I was in seventh grade, and for whatever reason that September Sunday afternoon, I felt compelled to rent 12 Angry Men from my local video store. Maybe I just felt like a courtroom drama, or maybe I had become so vaguely familiar with the film’s formula after years of sitcom parodies that I was just interested in seeing the real thing. However, even though the DVD was kind of scratched, and the disc made a strange noise in my player for the entirety of the film, I knew immediately I was watching something great. The performances were all just so good. The script was just so tight and involving. However, it was all just held together with such craftsmanship, by a director who knew the story he was telling and how to tell it without missing a single beat.

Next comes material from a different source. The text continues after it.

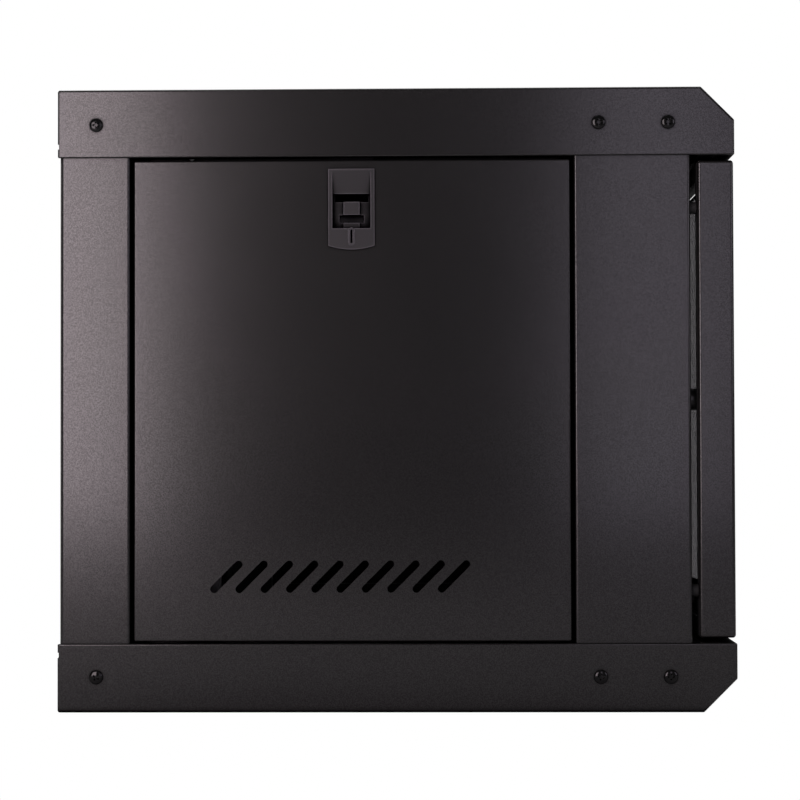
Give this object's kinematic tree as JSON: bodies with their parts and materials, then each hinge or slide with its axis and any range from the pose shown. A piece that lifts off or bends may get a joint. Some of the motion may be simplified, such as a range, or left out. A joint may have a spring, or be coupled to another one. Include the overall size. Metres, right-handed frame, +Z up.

From there I hit all the usual points in his filmography – Dog Day Afternoon, The Verdict, Serpico (a movie I wasn’t sure if I could take seriously, due to its association to Wes Anderson’s Rushmore, but was also eventually blown away by) – while also finding a couple minor gems in there along the way – most notably 1982’s Deathtrap. I can’t say I have seen The Wiz, but no matter. The man directed almost a movie a year from the mid-60s to the mid-90s, at least half-a-dozen of which are stone-cold classics. He was allowed a couple clunkers.

And then of course there was Network, my personal favorite Lumet film. I got Network in a box-set along with Dog Day Afternoon and All the President’s Men for my birthday about five months after seeing 12 Angry Men, and on first viewing, I didn’t quite get it. I knew what I was watching was great cinema – and everything in the film from Peter Finch to Chayefsky’s script was haunting, hilarious, and increasingly relevant in one fell swoop. But I just wasn’t processing it I suppose. Then about two years later, I caught it again at a screening at New York’s Film Forum, and it was like everything came together. It remains a favorite of mine to this day.

You’d be hard-pressed to call Lumet an auteur. You couldn’t recognize a Lumet film just by watching it, as you could a Scorsese picture or an Altman movie. But that doesn’t make him any less of a great director. He was a born storyteller, and one who knew just how to elevate great material with strong casting, location-work, and shot selection. Lumet was the kind of director who didn’t rely on his own style, but rather focused on getting the best out of all those around him.

Yet, there were little touches that can be recognized from Lumet film to Lumet film. I’m thinking of that great slow tracking shot 12 Angry Men when Henry Fonda gives his final speech, and how it mirrors the opening of The Verdict, as Paul Newman plugs away on the pinball machine in that dingy little Boston bar. Even between films, his style reflected the material as appropriate. The former shot reflects the quiet humanity that represents man at his best. The latter aches the pain of a once great man who has since neglected all hope and virtue. As always, Lumet’s direction was there to serve the story and the characters.

He was a great storyteller. He was a great New York filmmaker (for my money, he’s up there with Marty and Woody in terms of directors whose work serves as an extended ode to the city). And he will undoubtedly be missed, by those he was close to, and by those who love cinema. Rest in peace Mr. Lumet.